San Bernardo, Abate e Dottore del XII secolo
Il fatto che più stupisce, nella personalità di questo grande Santo, Dottore della Chiesa, maestro di vita e di spirito nei secoli del Medioevo, è il potere di attrazione che egli, fin dall’adolescenza, seppe esercitare sulle anime.
Egli fu una specie di mistica calamita, che da principio parve, facendo un gioco di parole, addirittura una calamità. Nato nel 1080, in Francia, nel castello di Fontaine-lez-Dijon, era figlio del Conte Tescellino e terzo di cinque fratelli e di una sorella.
Il probabile significato del nome germanico di Bernardo, che sembra voglia dire “orso forte “, e quindi ” forte come un orso” contrasta con l’immagine più comune dei Santo che la Chiesa oggi solennemente ricorda, Bernardo da Chiaravalle, definito “l’innamorato della Madonna “.
Gentile di persona, bello di aspetto, snello ed elegante, era un biondo paggio che sembrava destinato a far sospirare tutte le fanciulle del Ducato di Borgogna, quando, a sedici anni, avvertì un richiamo spirituale e decise di farsi monaco.
Abbandonò il castello, e dopo la sua partenza il castello restò vuoto, perché dopo di lui partirono tutti i fratelli, e poi il padre, e poi la sorella. E come se ciò non bastasse, trenta giovani della nobiltà borgognona seguirono Bernardo nel monastero, lasciando il paese privo dei suoi più promettenti cavalieri.

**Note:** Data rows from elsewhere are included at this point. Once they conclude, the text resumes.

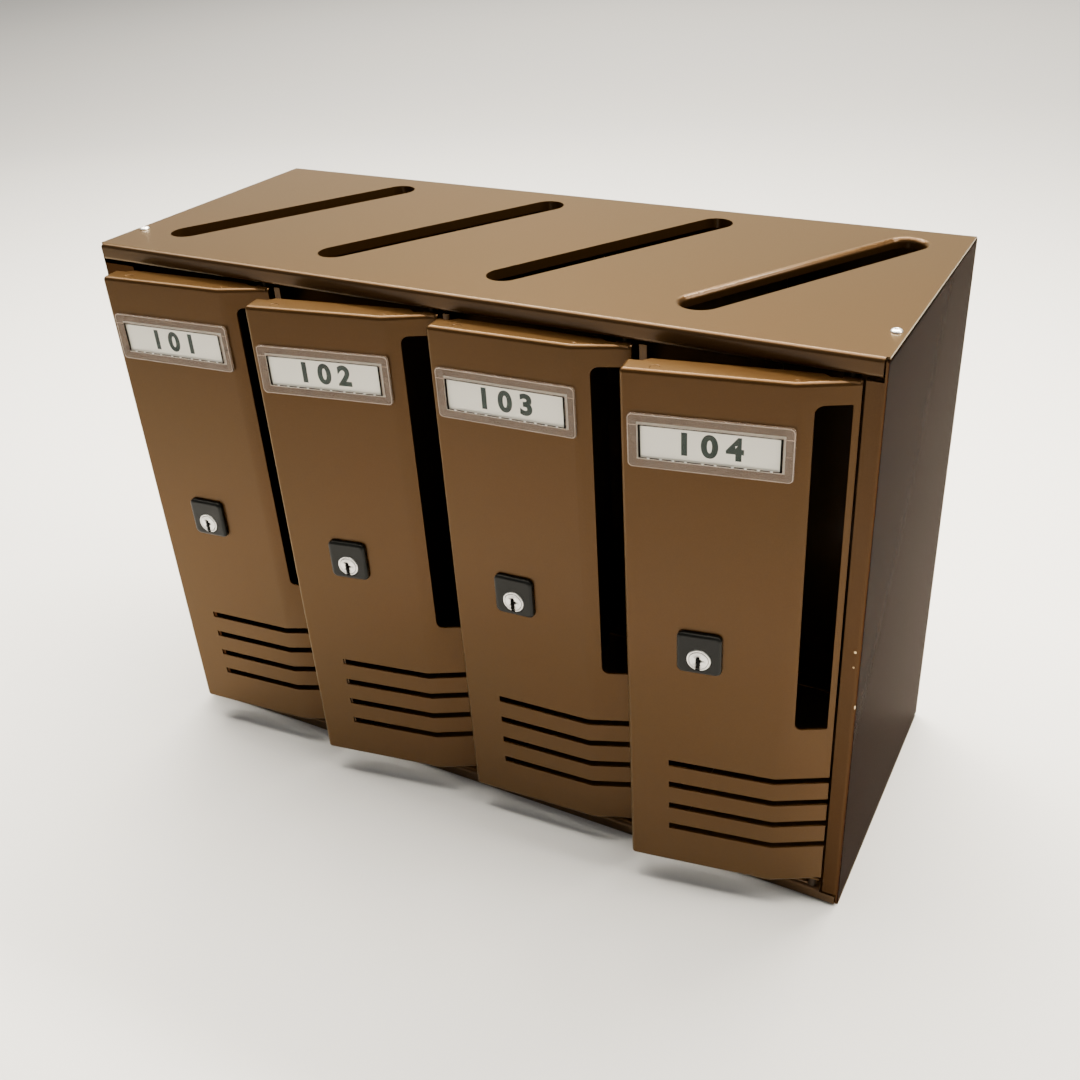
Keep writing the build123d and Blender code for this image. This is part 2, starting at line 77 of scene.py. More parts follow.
CAD_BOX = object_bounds()
NODES = frame["nodes"]
JOINTS = {joint["name"]: joint for joint in frame["joints"]}
DOORS = sorted(int(name.split("_")[1]) for name in JOINTS if name.endswith("_hinge"))
MM = 0.001
MERGED = 0.002 * MM     # points closer than this are one point
FLAT = radians(0.4)     # faces that meet at less than this are one face


# ---- sizes and colours a maker would change -------------------------------------------------
def length(name, description, millimetres):
    """A length property, shown in the scene's unit."""
    return FloatProperty(name=name, description=description, default=millimetres * MM,
                         min=0.0, unit="LENGTH", precision=5)


def colour(name, description, red, green, blue):
    """A linear colour property."""
    return FloatVectorProperty(name=name, description=description, subtype="COLOR",
                               size=3, min=0.0, max=4.0, default=(red, green, blue))


def share(name, description, value, top=1.0):
    """A plain factor."""
    return FloatProperty(name=name, description=description, default=value, min=0.0, max=top)


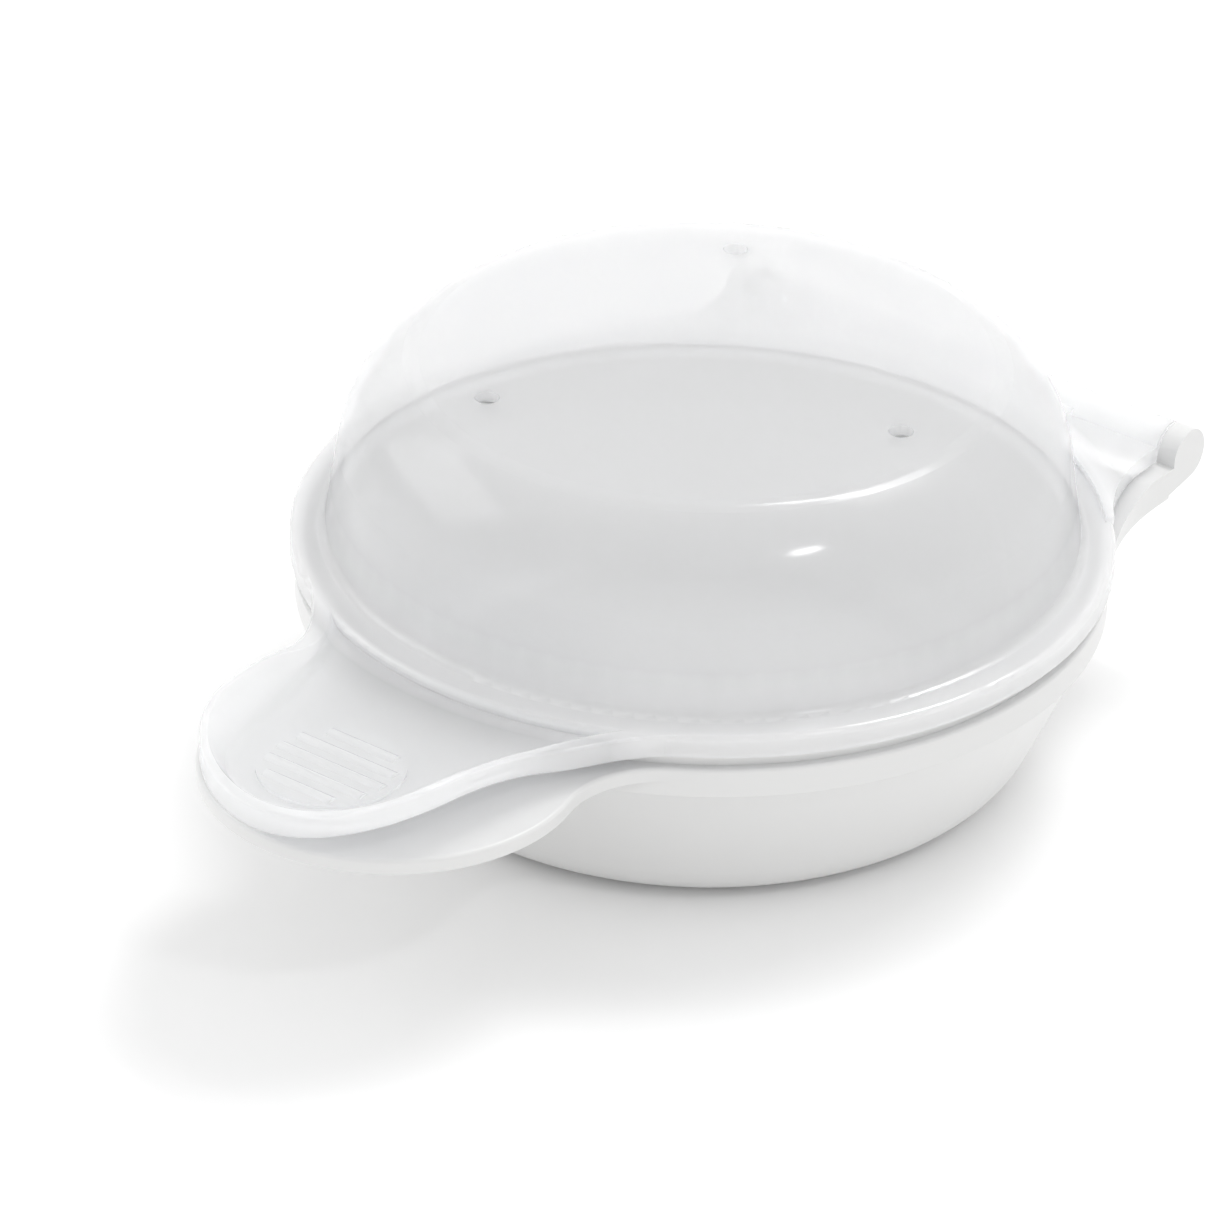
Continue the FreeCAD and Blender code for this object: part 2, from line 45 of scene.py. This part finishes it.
def new_material(name):
    mat = bpy.data.materials.new(name)
    mat.use_nodes = True
    tree = mat.node_tree
    tree.nodes.clear()
    out = tree.nodes.new("ShaderNodeOutputMaterial")
    shader = tree.nodes.new("ShaderNodeBsdfPrincipled")
    tree.links.new(shader.outputs["BSDF"], out.inputs["Surface"])
    return mat, tree, shader


def object_noise(tree, scale, detail):
    coords = tree.nodes.new("ShaderNodeTexCoord")
    noise = tree.nodes.new("ShaderNodeTexNoise")
    noise.inputs["Scale"].default_value = scale
    noise.inputs["Detail"].default_value = detail
    tree.links.new(coords.outputs["Object"], noise.inputs["Vector"])
    return noise.outputs["Fac"]


def remap(tree, source, low, high, start=0.0, end=1.0):
    node = tree.nodes.new("ShaderNodeMapRange")
    node.inputs["From Min"].default_value = start
    node.inputs["From Max"].default_value = end
    node.inputs["To Min"].default_value = low
    node.inputs["To Max"].default_value = high
    tree.links.new(source, node.inputs["Value"])
    return node.outputs["Result"]


def combine(tree, operation, first, second):
    node = tree.nodes.new("ShaderNodeMath")
    node.operation = operation
    tree.links.new(first, node.inputs[0])
    tree.links.new(second, node.inputs[1])
    return node.outputs["Value"]


def distance_from_axis(tree):
    """How far a point of the object is from the upright axis through its origin."""
    coords = tree.nodes.new("ShaderNodeTexCoord")
    flat = tree.nodes.new("ShaderNodeVectorMath")
    flat.operation = "MULTIPLY"
    flat.inputs[1].default_value = (1.0, 1.0, 0.0)
    tree.links.new(coords.outputs["Object"], flat.inputs[0])
    reach = tree.nodes.new("ShaderNodeVectorMath")
    reach.operation = "LENGTH"
    tree.links.new(flat.outputs["Vector"], reach.inputs[0])
    return reach.outputs["Value"]


def add_bump(tree, shader, source, strength, distance):
    bump = tree.nodes.new("ShaderNodeBump")
    bump.inputs["Strength"].default_value = strength
    bump.inputs["Distance"].default_value = distance
    tree.links.new(source, bump.inputs["Height"])
    tree.links.new(bump.outputs["Normal"], shader.inputs["Normal"])


# Materials of the two mouldings

def white_plastic():
    """Opaque moulding of the bowl, its tab and its ears."""
    mat, tree, shader = new_material("white_plastic")
    shader.inputs["Base Color"].default_value = (0.76, 0.76, 0.755, 1.0)
    shader.inputs["IOR"].default_value = PLASTIC_IOR
    grain = object_noise(tree, 900.0, 3.0)
    tree.links.new(remap(tree, grain, 0.28, 0.40), shader.inputs["Roughness"])
    add_bump(tree, shader, grain, 0.15, 0.00004)
    return mat


def frosted_plastic():
    """Translucent moulding of the lid, clearest over the bowl and milkiest at the flange."""
    mat, tree, shader = new_material("frosted_plastic")
    shader.inputs["Base Color"].default_value = (0.94, 0.953, 0.985, 1.0)
    shader.inputs["IOR"].default_value = PLASTIC_IOR
    shader.inputs["Specular IOR Level"].default_value = 1.0
    shader.inputs["Alpha"].default_value = 0.5
    shader.inputs["Subsurface Weight"].default_value = 1.0
    shader.inputs["Subsurface Radius"].default_value = (0.006, 0.006, 0.006)
    shader.inputs["Subsurface Scale"].default_value = 1.0
    haze = object_noise(tree, 260.0, 3.0)
    tree.links.new(remap(tree, haze, 0.10, 0.18), shader.inputs["Roughness"])
    ripple = object_noise(tree, 55.0, 2.0)
    add_bump(tree, shader, ripple, 0.12, 0.0002)
    reach = distance_from_axis(tree)
    milky = remap(tree, reach, COVER_DOME, COVER_FLANGE,
                  DOME_FOOT - FOOT_BLEND, DOME_FOOT + FOOT_BLEND)
    handle = remap(tree, reach, 1.0, HANDLE_SHARE, FLANGE_EDGE, FLANGE_EDGE + HANDLE_BLEND)
    tree.links.new(combine(tree, "MULTIPLY", milky, handle), shader.inputs["Alpha"])
    return mat


for name, mat in (("base", white_plastic()), ("lid", frosted_plastic())):
    obj = nodes[name]
    obj.data.materials.clear()
    obj.data.materials.append(mat)
    obj.data.shade_smooth()


# Floor and backdrop

def stage_plane(name, size, z):
    mesh = bpy.data.meshes.new(name)
    half = size / 2.0
    corners = [(-half, -half, z), (half, -half, z), (half, half, z), (-half, half, z)]
    mesh.from_pydata(corners, [], [(0, 1, 2, 3)])
    obj = bpy.data.objects.new(name, mesh)
    scene.collection.objects.link(obj)
    return obj


def floor_white():
    mat, _, shader = new_material("floor_white")
    shader.inputs["Base Color"].default_value = (0.98, 0.98, 0.98, 1.0)
    shader.inputs["Roughness"].default_value = 0.9
    shader.inputs["Specular IOR Level"].default_value = 0.2
    return mat


def studio_world():
    """White where it is seen, mirrored or seen through, and a little dimmer as a light."""
    world = bpy.data.worlds.new("studio")
    world.use_nodes = True
    tree = world.node_tree
    tree.nodes.clear()
    out = tree.nodes.new("ShaderNodeOutputWorld")
    back = tree.nodes.new("ShaderNodeBackground")
    back.inputs["Color"].default_value = (1.0, 1.0, 1.0, 1.0)
    rays = tree.nodes.new("ShaderNodeLightPath").outputs
    seen = combine(tree, "MAXIMUM", rays["Is Camera Ray"], rays["Is Glossy Ray"])
    seen = combine(tree, "MAXIMUM", seen, rays["Is Transmission Ray"])
    tree.links.new(remap(tree, seen, WORLD_LIGHT, 1.0), back.inputs["Strength"])
    tree.links.new(back.outputs["Background"], out.inputs["Surface"])
    return world


floor = stage_plane("floor", FLOOR_SIZE, FLOOR_Z)
floor.data.materials.append(floor_white())
scene.world = studio_world()


# Lights

def area_light(name, place, aim, size, power):
    data = bpy.data.lights.new(name, "AREA")
    data.shape = "RECTANGLE"
    data.size, data.size_y = size
    data.energy = power
    obj = bpy.data.objects.new(name, data)
    scene.collection.objects.link(obj)
    obj.location = Vector(place)
    obj.rotation_euler = (Vector(aim) - Vector(place)).to_track_quat("-Z", "Y").to_euler()


area_light("key", (0.09, 0.62, 1.04), (0.0, 0.0, 0.02), (0.5, 0.35), 3.0)
area_light("back_strip", (-0.06, 0.49, 0.92), (0.0, 0.0, 0.05), (0.36, 0.06), 1.2)
area_light("side_panel", (0.66, -0.17, 0.78), (0.0, 0.0, 0.05), (0.12, 0.05), 0.6)
area_light("left_fill", (-1.1, -0.5, 0.7), (0.0, -0.03, 0.03), (1.0, 0.8), 3.2)


# Camera fitted to the photograph's ellipses, aimed so that the flange's centre falls on AIM_PX

AZIMUTH = math.radians(36.0)
ELEVATION = 0.5182006
ROLL = 0.0308797
DISTANCE = 1.09377
FOCAL_PX = 7503.0
IMAGE_PX = 1220.0
AIM_PX = (702.8, 523.1)
SENSOR_WIDTH = 36.0

right = Vector((math.cos(AZIMUTH), math.sin(AZIMUTH), 0.0))
back_dir = Vector((math.sin(AZIMUTH) * math.cos(ELEVATION),
                   -math.cos(AZIMUTH) * math.cos(ELEVATION), math.sin(ELEVATION)))
up = back_dir.cross(right)
rolled_right = right * math.cos(ROLL) + up * math.sin(ROLL)
rolled_up = up * math.cos(ROLL) - right * math.sin(ROLL)
aim_x = (AIM_PX[0] - IMAGE_PX / 2) / FOCAL_PX
aim_y = (IMAGE_PX / 2 - AIM_PX[1]) / FOCAL_PX
turn = Matrix.Rotation(math.atan(aim_x), 3, rolled_up)
axis_x, axis_y, axis_z = turn @ rolled_right, rolled_up.copy(), turn @ back_dir
tilt = Matrix.Rotation(-math.atan(aim_y * math.cos(math.atan(aim_x))), 3, axis_x)
axis_y, axis_z = tilt @ axis_y, tilt @ axis_z

cam_data = bpy.data.cameras.new("camera")
cam_data.sensor_fit = "HORIZONTAL"
cam_data.sensor_width = SENSOR_WIDTH
cam_data.lens = SENSOR_WIDTH * FOCAL_PX / IMAGE_PX
cam_data.clip_start = 0.05
cam_data.clip_end = 30.0
camera = bpy.data.objects.new("camera", cam_data)
scene.collection.objects.link(camera)
place = Vector((0.0, 0.0, RIM_Z)) + back_dir * DISTANCE
pose = Matrix((axis_x, axis_y, axis_z)).transposed().to_4x4()
camera.matrix_world = Matrix.Translation(place) @ pose
scene.camera = camera

scene.view_settings.view_transform = "Standard"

L’Ordine benedettino, che in Francia aveva il centro nella grandiosa abbazia di Cluny, si era troppo impinguato di beni e quasi mondanizzato. Gli Abati mangiavano ancora di magro, ma in vasellame d’argento lavorato; i monaci dormivano le ore fissate dalla Regola, ma sotto baldacchini dorati.
Bernardo conduce i compagni nel monastero di Citeaux, dove la regola è più severa. Non contento, si trasferisce a Chiaravalle, dove riprende l’antica Regola benedettina, consistente nel pregare continuamente con l’anima e con la mente, con la parola e con il lavoro, con lo studio e con i digiuni.
E Chiaravalle diventa davvero tutta una luce. Da quella valle, Bernardo fa scaturire una fonte di grazia che irrora tutta la Cristianità. Lì, dopo il lavoro e stremato dalla penitenza, compone le sue opere piene di fiducia e di dolcezza, i suoi trattati di dottrina e di contemplazione, le sue dichiarazioni d’amore alla Madonna.
Egli non desidera che la vita contemplativa, ma Vescovi e Papi lo chiamano a sostenere dispute, a intraprendere predicazioni. Dovunque appare, suscita entusiasmo, ammirazione, devozione. Opera miracoli, ma quasi spaventato da ciò che succede intorno a lui, grida: ” Non c’è nessuna relazione tra questi miracoli e me! “.
Egli non è che un docile strumento nelle mani di Dio. ” lo servo volontariamente – dice -perché la carità mi fa libero “. Dinanzi a lui, maestri di dubbia dottrina come Abelardo debbono dichiararsi vinti; Papi scismatici come Anacleto Il debbono sentirsi in colpa.
Egli è la coscienza e la luce del tempo, fino alla morte, nel 1153, dopo aver suscitato enorme entusiasmo predicando la seconda Crociata. E se vogliamo avvicinarci al segreto della sua capacità di trascinare le anime, possiamo rileggere queste sue parole, di vero innamorato dell’amore: ” Amiamoci, perché siamo amati: è il nostro interesse e l’interesse dei nostri. In ciò che amiamo, noi riposiamo; a coloro che amiamo, offriamo questo riposo. Amare in Dio significa avere carità; cercare di essere amati per Dio, significa servire la carità “.